Congress wrote the broker reporting rules with an understanding that comprehensive coverage of all aspects of all rules wouldn’t be possible. In concessions to practical reality, the law doesn’t require brokers to apply the wash sale rule in situations where it would apply to a sale of one stock and purchase of another, or where it would apply to a sale in one brokerage account and a purchase in a different one.

Application of the wash sale rule to a sale of one stock and purchase of a different one is a relatively rare event. Generally this will happen only when the prices of the two stocks have become closely linked as a result of a pending merger. It makes sense to excuse brokers from a duty to determine when pending mergers would call for application of the wash sale rule to transactions involving two different stocks.

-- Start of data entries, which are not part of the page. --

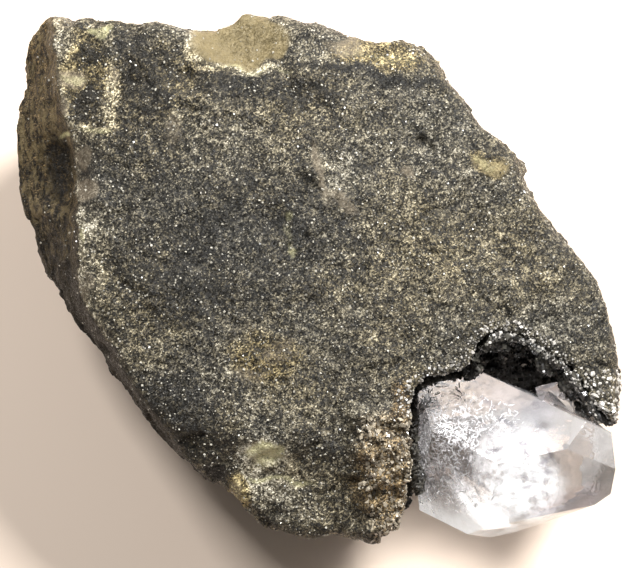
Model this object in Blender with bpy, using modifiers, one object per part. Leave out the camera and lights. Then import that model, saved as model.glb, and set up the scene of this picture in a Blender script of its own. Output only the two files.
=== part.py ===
"""Herkimer diamond in its host rock.

A clear, double-ended quartz crystal sits in an open vug at one corner of a broken block of
grey dolostone, and a crust of small crystals lines the vug.

Shapes are drawn in the frame of the block's broad broken face: u to the right, v up along
the face and w out of it, all in millimetres. The face leans towards the viewer, so the
finished meshes are turned by FACE_LEAN and the block is cut flat where it rests.
"""

import math
import random

import bmesh
import bpy
from mathutils import Euler, Matrix, Vector, noise

MM = 0.001

# Where the broad face stands over the flat resting spot.
FACE_LEAN = math.radians(15)
FACE_ORIGIN = Vector((0.3, -3.3, 35.0))
FACE_TO_WORLD = Matrix.Translation(FACE_ORIGIN * MM) @ Matrix.Rotation(FACE_LEAN, 4, "X")

# The block. Its outlines are seen along w and are star-shaped about BLOCK_CENTRE.
BLOCK_CENTRE = Vector((-3.0, 2.0))
BLOCK_STATIONS = 120
BLOCK_DEPTH = 56.0
FLANK_DEPTH = 12.0
BACK_SHARE = 0.52
BACK_ROUNDING = 1.35
FACE_RINGS = 24
FLANK_RINGS = (1.5, 4.0, 8.0, FLANK_DEPTH, 18.0, 25.0, 32.0, 40.0, 48.0, BLOCK_DEPTH)
FACE_RIM = [
    (-39.5, 39.9), (-32.3, 39.5), (-25.5, 38.9), (-18.0, 38.3), (-14.3, 38.8), (-11.0, 40.7),
    (-8.7, 40.2), (-4.2, 39.2), (-0.3, 38.1), (4.8, 36.9), (9.8, 36.5), (14.3, 35.3),
    (16.9, 34.1), (17.6, 32.1), (21.0, 28.1), (23.7, 23.7), (27.0, 21.6), (29.3, 18.3),
    (30.5, 14.6), (33.9, 9.5), (37.8, 5.1), (40.5, 1.8), (42.6, -1.1), (43.4, -6.9),
    (44.6, -12.6), (45.2, -17.4), (44.0, -22.2), (36.0, -26.2), (27.0, -29.4), (18.0, -32.0),
    (13.7, -33.6), (12.6, -35.4), (10.2, -35.6), (9.6, -37.7), (8.4, -39.2), (6.0, -38.6),
    (2.7, -37.4), (-3.0, -37.8), (-6.0, -37.5), (-8.7, -35.9), (-12.0, -32.7), (-15.3, -29.8),
    (-18.8, -26.7), (-22.5, -22.8), (-27.8, -16.2), (-30.3, -11.0), (-33.5, -5.4),
    (-36.0, -0.9), (-35.7, 7.4), (-36.9, 11.9), (-37.0, 20.1), (-39.2, 23.1), (-40.3, 30.0),
]
# The left flank swells past the rim. The last three points only close its outline inside it.
LEFT_FLANK = [
    (-42.4, 41.0), (-44.4, 36.0), (-44.4, 33.8), (-45.7, 28.6), (-45.8, 23.7), (-46.8, 17.8),
    (-46.0, 13.6), (-43.3, 7.0), (-41.3, 0.9), (-37.5, -5.5), (-32.8, -11.4), (-28.8, -16.3),
    (-25.3, -21.5), (-20.0, -27.3), (-16.4, -30.0), (0.0, -5.0), (5.0, 5.0), (0.0, 20.0),
]

# Under the quartz the flank is broken away, so that most of the crystal stands out over nothing.
UNDERCUT_TURN = math.radians(-49)
UNDERCUT_SPREAD = math.radians(22)
UNDERCUT_REACH = 14.0
UNDERCUT_START, UNDERCUT_RUN = 7.0, 10.0

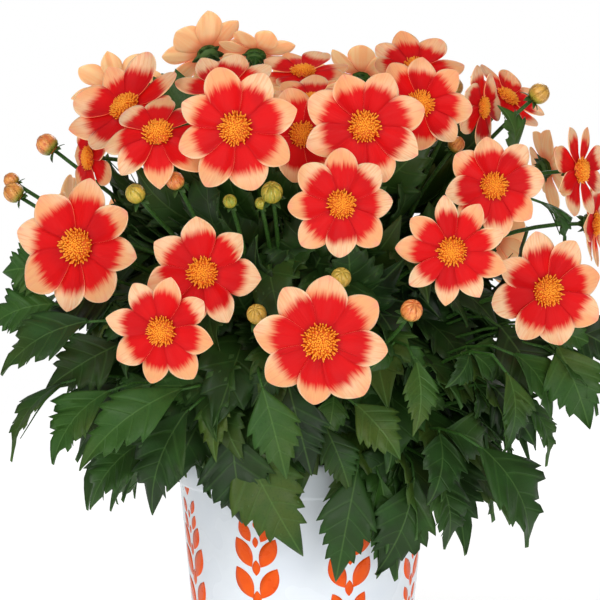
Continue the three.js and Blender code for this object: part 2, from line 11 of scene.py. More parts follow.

The exception for transactions occurring in different accounts makes sense as well, because brokers have no way of tracking sales or purchases their clients may make in accounts maintained elsewhere. This exception may lead some investors to believe it would be wise to maintain accounts at different brokers to work around the wash sale rule.

The exception for broker reporting isn’t an exception for individual taxpayers, though. If you sell at a loss in one account and buy shares of the same company in a different account within the wash sale period, you still have to report the transaction as a wash sale even though it may not show up that way on Form 1099-B. What’s more, although it may be difficult for the IRS to detect this activity, someone found to have taken this approach could face added penalties that apply to persons engaged in tax evasion.